«Così sono sopravvissuto al lager nazista»

I ricordi di Italo Mattiussi, uno dei 78 internati che hanno ricevuto la medaglia d'onore
Italo Mattiussi con la medaglia d’onore Accanto le fasi della premiazione con il prefetto Lamorgese
Italo Mattiussi con la medaglia d’onore Accanto le fasi della premiazione con il prefetto Lamorgese
 
Settantotto medaglie d'onore a chi è stato internato nei lager nazisti nel corso della seconda Guerra Mondiale. Le ha consegnate ieri mattina - a ridosso della Festa della Repubblica - il prefetto Luciana Lamorgese nella sala auditorium della Provincia in via Forte Marghera. Con lei, il vicepresidente dell'ente, Mario Dalla Tor, e i rappresentanti dei Comuni di residenza dei premiati.
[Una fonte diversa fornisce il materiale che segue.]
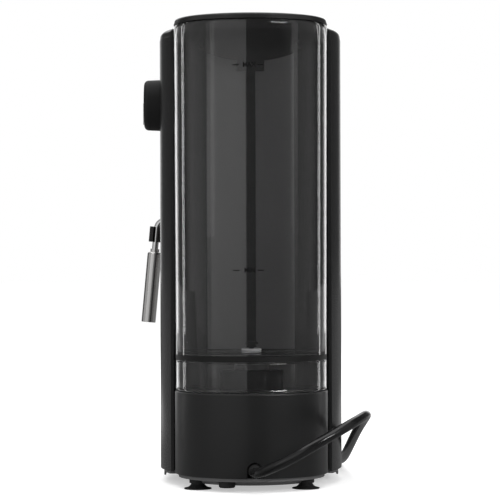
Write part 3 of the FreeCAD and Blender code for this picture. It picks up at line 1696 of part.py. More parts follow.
def filter_basket():
    """The thin steel basket that holds the coffee."""
    body = new_body("filter_basket")
    profile = new_sketch(body, "basket_profile", "XZ", at="GroupAhead")
    outer = "(BowlRadius - BowlWall - 0.3)"
    rim = f"({BOWL_TOP} + 0.2)"
    low = f"({rim} - BasketDeep)"
    outline(
        profile,
        [
            ("0", low),
            (f"{outer} - 4.4", low),
            (f"{outer} - 1.4", f"{low} + 3", "3"),
            (outer, f"{BOWL_TOP}"),
            ("BowlRadius - 0.4", BOWL_TOP),
            ("BowlRadius - 0.4", f"{BOWL_TOP} + 0.1"),
            (f"{outer} - BasketWall", f"{BOWL_TOP} + 0.1"),
            (f"{outer} - 1.4 - BasketWall", f"{low} + 3"),
            (f"{outer} - 4.4", f"{low} + BasketWall", "2.4", "right"),
            ("0", f"{low} + BasketWall"),
        ],
    )
    turned(body, profile)
    return body


def portafilter_spout():
    """The twin spout under the bowl."""
    body = new_body("portafilter_spout")
    low = f"({BOWL_TOP} - BowlDeep)"
    trunk = new_sketch(body, "spout_trunk", at=f"{low} - 5")
    ring(trunk, "0", "-GroupAhead", "7")
    pad(body, trunk, "5")
    branch = new_sketch(body, "spout_branch", "XZ", at="GroupAhead - 5")
    outline(
        branch,
        [
            ("-15", f"{low} - 15", "19"),
            ("-10", f"{low} - 15"),
            ("0", f"{low} - 9", "14", "right"),
            ("10", f"{low} - 15", "14", "right"),
            ("15", f"{low} - 15"),
            ("0", f"{low} - 3", "19"),
        ],
    )
    pad(body, branch, "10")
    return body


def portafilter_handle():
    """The grip: a turned handle that swells to a round end."""
    body = new_body("portafilter_handle")
    profile = new_sketch(body, "handle_profile", "YZ")
    line = "(GroupBottom - 11)"
    start = "(-GroupAhead - BowlRadius - 10)"
    end = f"(-{HANDLE_REACH})"
    outline(
        profile,
        [
            (start, line),
            (start, f"{line} + 8.4"),
            (f"{start} - 14", f"{line} + 8.6"),
            (f"{end} + 6", f"{line} + HandleRadius", "400", "right"),
            (end, f"{line} + HandleRadius - 6", "6"),
            (end, line),
        ],
    )
    axle = profile.addGeometry(
        Part.LineSegment(
            Vector(value(end), value(line), 0), Vector(0, value(line), 0)
        ),
        True,
    )
    fix_point(profile, axle, 1, end, line)
    fix_point(profile, axle, 2, "0", line)
    turned(body, profile, "Axis0")
    return body


# ---------------------------------------------------------------- works inside


def boiler():
    """The cast boiler, bolted on the group through the head's floor."""
    shell = solid(
        "Cylinder",
        "boiler_shell",
        Radius="BoilerRadius",
        Height="BoilerTall",
        spot=("0", "-GroupAhead", "HeadUnder + BodyWall"),
    )
    waist = solid(
        "Cylinder",
        "boiler_flange",
        Radius="BoilerRadius + 4",
        Height="5",
        spot=("0", "-GroupAhead", "HeadUnder + BodyWall + BoilerTall / 2"),
    )
    nipple = solid(
        "Cylinder",
        "boiler_inlet",
        Radius="HoseRadius - 0.6",
        Height="InletTall",
        spot=("0", "-GroupAhead", "HeadUnder + BodyWall + BoilerTall"),
    )
    return place(fused("boiler_casting", shell, waist, nipple), "boiler")


def pump():
    """The vibration pump: coil block, core tube and outlet."""
    block = solid(
        "Box",
        "pump_coil",
        Length="PumpHalf * 1.1",
        Width="PumpRadius * 2",
        Height="PumpRadius * 2",
        spot=(
            "-PumpHalf * 0.55",
            "-PumpAhead - PumpRadius",
            "PumpHeight - PumpRadius",
        ),
    )
    core = solid(
        "Cylinder",
        "pump_core",
        Radius="PumpRadius * 0.62",
        Height="PumpHalf * 2",
        spot=("-PumpHalf", "-PumpAhead", "PumpHeight"),
        turn=ALONG_X,
    )
    return place(fused("pump_body", block, core), "pump")


def pump_cradle():
    """The rubber block between the pump and the base plate."""
    block = solid(
        "Box",
        "cradle_block",
        Length="PumpHalf",
        Width="PumpRadius * 1.6",
        Height="PumpHeight - PumpRadius - BaseHeight",
        spot=("-PumpHalf / 2", "-PumpAhead - PumpRadius * 0.8", "BaseHeight"),
    )
    return place(block, "pump_cradle")


def control_board():
    """The control board on four posts behind the column's rear wall."""
    wall = "(BayDepth + BodyWall)"
    sheet = solid(
        "Box",
        "control_sheet",
        Length="BoardLong",
        Width="BoardThick",
        Height="BoardTall",
        spot=("-BoardLong / 2", f"-{wall} - PostLong - BoardThick", "BoardFoot"),
    )
    posts = [
        solid(
            "Cylinder",
            "control_post",
            Radius="PostRadius",
            Height="PostLong",
            spot=(f"{side}(BoardLong / 2 - 2 * PostRadius)", f"-{wall} - PostLong", up),
            turn=ALONG_Y,
        )
        for side in ("-", "")
        for up in ("BoardFoot + 2 * PostRadius", "BoardFoot + BoardTall - 2 * PostRadius")
    ]
    relay = solid(
        "Box",
        "control_relay",
        Length="RelayWide",
        Width="RelayDeep",
        Height="RelayTall",
        spot=(
            "-BoardLong / 2 + RelayDeep",
            f"-{wall} - PostLong - BoardThick - RelayDeep",
            "BoardFoot + RelayDeep",
        ),
    )
    return place(fused("control_unit", sheet, relay, *posts), "control_board")


# ---------------------------------------------------------------- cord, plug and hoses


def tube_route(points, named):
    """Straight runs joined by tangent arcs, each as large as its two runs allow."""
    spots = [Vector(*p) for p in points]
    edges, last, radii = [], spots[0], []
    for before, corner, after in zip(spots, spots[1:], spots[2:]):
        back, on = (before - corner), (after - corner)
        shorter = min(back.Length, on.Length)
        turn = math.pi - back.getAngle(on)
        reach = 0.45 * shorter
        radii.append(reach / math.tan(turn / 2))
        back.normalize()
        on.normalize()
        start, end = corner + back * reach, corner + on * reach
        bisector = (back + on).normalize()
        centre = corner + bisector * (radii[-1] / math.cos(turn / 2))
        middle = centre - bisector * radii[-1]
        edges.append(Part.LineSegment(last, start).toShape())
        edges.append(Part.Arc(start, middle, end).toShape())
        last = end
    edges.append(Part.LineSegment(last, spots[-1]).toShape())
    wire = Part.Wire(edges)
    print(named, "length", round(wire.Length, 1), "radii", [round(r) for r in radii])
    return wire


def tube(name, points, radius):
    """A round tube along a route, as a sub-part of its own."""
    wire = tube_route(points, name)
    first = wire.Edges[0]
    direction = first.tangentAt(first.FirstParameter)
    start = first.valueAt(first.FirstParameter)
    section = Part.Wire([Part.Circle(start, direction, radius).toShape()])
    shape = wire.makePipeShell([section], True, False)
    expected = math.pi * radius**2 * wire.Length
    print(name, "volume share", round(shape.Volume / expected, 4))
    made = doc.addObject("Part::Feature", name)
    made.Shape = shape
    return place(made, name)


CORD_POINTS = [
    (-2, 62, 15.6),
    (-3, 76, 16.4),
    (-11, 90, 20.4),
    (-26, 97, 27.9),
    (-44, 97, 38.4),
    (-62, 88, 47.9),
    (-76, 68, 53.9),
    (-83, 40, 55.4),
    (-83.4, 5, 50),
    (-80, -34, 38),
    (-76.5, -76, 22.5),
    (-74, -118, 9.4),
    (-72.2, -160, 3.8),
    (-71.6, -204, 3.7),
    (-71.2, -250, 3.75),
    (-71.8, -296, 3.7),
    (-71.2, -338, 3.75),
    (-71.5, -370, 3.7),
]


def power_cord():
    """The cord from the strain relief, up in its arch and down beside the machine."""
    return tube("power_cord", CORD_POINTS, value("CordRadius"))


def cord_coil():
    """The outer shape of the coil of spare cord on the table."""
    body = new_body("cord_coil")
    profile = new_sketch(body, "coil_profile", "XZ", at="CoilAhead")
    middle = "CoilAcross"
    wide = "(CordRadius * 2.1)"
    tall = "(CordRadius * 4.1)"
    inner = f"({middle} + CoilRadius - {wide})"
    outer = f"({middle} + CoilRadius + {wide})"
    soft = "(CordRadius * 0.8)"
    outline(
        profile,
        [
            (f"{inner} + {soft}", "0"),
            (f"{outer} - {soft}", "0"),
            (outer, soft, soft),
            (outer, f"{tall} - {soft}"),
            (f"{outer} - {soft}", tall, soft),
            (f"{inner} + {soft}", tall),
            (inner, f"{tall} - {soft}", soft),
            (inner, soft),
        ],
    )
    line = profile.addGeometry(
        Part.LineSegment(Vector(value(middle), 0, 0), Vector(value(middle), 40, 0)), True
    )
    fix_point(profile, line, 1, middle, "0")
    fix_point(profile, line, 2, middle, "BaseHeight")
    turned(body, profile, "Axis0")
    return body


def plug():
    """The moulded earthed plug on the cord's end, lying beside the coil."""
    body = new_body("plug")
    profile = new_sketch(body, "plug_profile", "XZ", at="CoilAhead + CoilRadius + 2")
    line = "PlugRadius"
    start = "(CoilAcross + 22)"
    outline(
        profile,
        [
            (start, line),
            (f"{start} + PlugLong", line),
            (f"{start} + PlugLong", f"{line} + PlugRadius"),
            (f"{start} + PlugLong - 10", f"{line} + PlugRadius"),
            (f"{start} + PlugLong - 14", f"{line} + PlugRadius - 3"),
            (f"{start} + PlugLong - 26", f"{line} + 9", "26", "right"),
            (start, f"{line} + CordRadius + 0.8"),
        ],
    )
    axle = profile.addGeometry(
        Part.LineSegment(
            Vector(value(start), value(line), 0),
            Vector(value(f"{start} + PlugLong"), value(line), 0),
        ),
        True,
    )
    fix_point(profile, axle, 1, start, line)
    fix_point(profile, axle, 2, f"{start} + PlugLong", line)
    turned(body, profile, "Axis0")
    pins = new_sketch(body, "plug_pins", "YZ", at=f"{start} + PlugLong")
    for side in ("-", ""):
        ring(pins, f"-CoilAhead - CoilRadius - 2 {'+' if side else '-'} 9.5", line, "2.4")
    pad(body, pins, "19")
    return body


def strain_relief():
    """The tapered boot that carries the cord out of the rear base."""
    body = new_body("strain_relief")
    profile = new_sketch(body, "boot_profile", "YZ", at="-NotchAcross")
    line = "CordHeight"
    outline(
        profile,
        [
            ("BootStart", line),
            ("BootEnd", line),
            ("BootEnd", f"{line} + CordRadius + 0.5"),
            ("BootStart + 10", f"{line} + CordRadius + 1.3"),
            ("BootStart + 6", f"{line} + CordRadius + 1.3"),
            ("BootStart + 6", f"{line} + CordRadius + 1.9"),
            ("BootStart", f"{line} + CordRadius + 1.9"),
        ],
    )
    axle = profile.addGeometry(
        Part.LineSegment(
            Vector(0, value(line), 0), Vector(value("BootEnd"), value(line), 0)
        ),
        True,
    )
    fix_point(profile, axle, 1, "0", line)
    fix_point(profile, axle, 2, "BootEnd", line)
    turned(body, profile, "Axis0")
    return body


def suction_hose():
    """The hose from the tank socket through the column's wall to the pump."""
    height = value("HoseHeight")
    points = [
        (0, value("ValveBack"), value("RearTop - RearWall - 10")),
        (0, value("ValveBack - 2"), height),
        (0, -value("BayDepth + BodyWall") - 21, height),
        (-value("PumpHalf") - 8, -value("PumpAhead") + 20, height + 2),
        (-value("PumpHalf") - 12, -value("PumpAhead"), value("PumpHeight") - 4),
        (-value("PumpHalf"), -value("PumpAhead"), value("PumpHeight")),
    ]
    return tube("suction_hose", points, value("HoseRadius"))


def pressure_hose():
    """The hose from the pump's outlet up to the boiler."""
    side, ahead, over = value("PumpHalf"), -value("PumpAhead"), value("GroupAhead")
    out, rise = value("HoseOut"), value("HoseRise")
    inlet = value("HeadUnder + BodyWall + BoilerTall + InletTall")
    points = [
        (side, ahead, value("PumpHeight")),
        (side + out, ahead, value("PumpHeight") + out / 2),
        (side + out, ahead, value("HeadUnder")),
        (side - out / 2, ahead - rise, inlet + rise / 2),
        (0, out / 2 - over, inlet + rise),
        (0, -over, inlet),
    ]
    return tube("pressure_hose", points, value("HoseRadius"))


# ---------------------------------------------------------------- assembly

housing()
top_cover()
cup_plate()
front_fascia()
for button, step in (("button_left", -1), ("button_middle", 0), ("button_right", 1)):
    push_button(button, step)
button_board()
pilot_lamp()
back_panel()
panel_screws()
tank_rail()
rear_base()
tank_socket()
tank()
tank_lid()
valve_body()
valve_plunger()
valve_spring()
base_plate()
bottom_pan()
for end, along in (("rear", "RearFeetBack"), ("front", "-FrontFeetAhead")):
    foot(f"foot_{end}_left", "-FootAcross", along)
    foot(f"foot_{end}_right", "FootAcross", along)
rear_peg()
splash_plate()
drip_tray()
drip_grid()
tray_float()
steam_knob()
knob_pointer()
valve_stem()
steam_valve()
wand_joint()
wand_tube()
wand_sleeve()
wand_nozzle()
wand_grip()
steam_pipe()
group_head()
group_collar()
group_gasket()
shower_screen()
screen_screw()
portafilter()
filter_basket()
portafilter_spout()
portafilter_handle()
boiler()
pump()
pump_cradle()
control_board()
strain_relief()
power_cord()
cord_coil()
plug()
suction_hose()
pressure_hose()

doc.recompute()
for thing in doc.Objects:
    if {"Invalid", "Error"} & set(thing.State):
        raise RuntimeError(f"{thing.Label} failed: {thing.State}")
os.makedirs("parts", exist_ok=True)
for node in nodes:
    if node.Shape.isNull() or not node.Shape.isValid():
        raise RuntimeError(f"{node.Label} has no valid shape")
for node in nodes:
    node.Shape.exportStep(os.path.join("parts", node.Label + ".step"))
print(len(nodes), "sub-parts")
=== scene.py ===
import math
import bmesh
import bpy
from mathutils import Matrix, Vector


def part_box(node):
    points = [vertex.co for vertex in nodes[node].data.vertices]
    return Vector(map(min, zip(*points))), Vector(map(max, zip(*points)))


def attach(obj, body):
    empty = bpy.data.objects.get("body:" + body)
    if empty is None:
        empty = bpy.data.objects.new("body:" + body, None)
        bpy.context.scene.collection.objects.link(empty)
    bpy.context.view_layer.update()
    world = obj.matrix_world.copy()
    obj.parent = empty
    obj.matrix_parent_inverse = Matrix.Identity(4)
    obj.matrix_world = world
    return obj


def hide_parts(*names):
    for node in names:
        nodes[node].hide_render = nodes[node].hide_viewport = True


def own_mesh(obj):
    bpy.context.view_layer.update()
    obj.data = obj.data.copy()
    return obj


# The mirror plane and the tank's widest line come from its pieces, because every
# later piece is placed from them.

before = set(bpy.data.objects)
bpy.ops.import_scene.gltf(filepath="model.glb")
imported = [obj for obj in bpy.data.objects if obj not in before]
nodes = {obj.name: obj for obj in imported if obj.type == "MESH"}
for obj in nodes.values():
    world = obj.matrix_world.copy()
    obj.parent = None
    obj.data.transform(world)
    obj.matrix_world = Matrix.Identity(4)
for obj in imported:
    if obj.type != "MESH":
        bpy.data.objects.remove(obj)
scene = bpy.context.scene
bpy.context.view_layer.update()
FEET_BEHIND = 0.010  # from the tank's widest line back to the rear feet
MIRROR = (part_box("tank")[0].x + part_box("tank")[1].x) / 2
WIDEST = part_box("foot_rear_left")[0].y - FEET_BEHIND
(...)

Per chi era già deceduto, la medaglia è stata ritirata dai parenti. «Il ricordo di non deve fermarsi al Giorno della Memoria», ha detto il prefetto.
 Tra i premiati c'era ieri anche il mestrino Italo Mattiussi, 88 anni, e alle spalle la storia di una lunga prigionia a di Duisburg, in Germania, in uno dei tanti campi di lavoro che sorsero quel Paese durante l'ultima guerra.  
Cosa accadde quando venne catturato?
 «Avvenne pochi giorni dopo l'8 settembre del 1943. Ero bersagliere, schierato in Alto Adige con l'Esercito, e facevo la guardia alle linee ferroviarie. Improvvisamente fummo fatti tutti prigionieri e poi deportati in Olanda, in un centro di smistamento dei tedeschi. Arrivammo in treno, poi la mia destinazione finale fu un campo di lavoro in Germania, a Duisbug, dove c'erano gli altiforni di una grande acciaieria».  
Quanto tempo vi è rimasto?
 «Un anno e mezzo, fino alla liberazione del Paese».  
Cosa faceva durante le sue giornate?
 «Lavoravo in officina, la mia grande fortuna è stata quella di essere stato dipendente della Sava di Marghera, in gioventù. Avevo esperienza nel settore, quindi mi sono evitato gli altiforni, e tutto sommato devo anche a questo l'essere ancora vivo. Quelli erano terribili. La gente moriva tutti i giorni. Lavorava in condizioni disumane con turni di dodici ore. Una settimana di giorno, una settimana di notte».  
Erano impianti per la produzione delle armi?
 «Anche. Non a caso abbiamo subìto molti bombardamenti da parte degli Alleati. Ogni giorno succedeva qualcosa, ma soprattutto si moriva in continuazione».  
Quanti italiani eravate nel campo?
 «Quando sono arrivato si era circa in settecento, ma solo in un centinaio siamo sopravvissuti. Alla mattina ti svegliavi e qualche tuo compagno era morto nelle stanze. Avevamo l'ordine di raccoglierli e di metterli fuori dalla porta. Poi si arrangiavano i tedeschi».  
Cosa le è rimasto dentro, ancora oggi, di quella esperienza?
 «Soprattutto la morte dei miei compagni e amici: non li riesci a dimenticare, neanche a distanza di anni».  
Cosa si sente di dire ai giovani d'oggi?
 «Il desiderio principale è che innanzi tutto non si verifichi mai più nulla del genere. Poi, consiglio ai ragazzi di studiare di più quel che è successo, quello che in tanti abbiamo dovuto vivere. Purtroppo si sta trascurando la storia».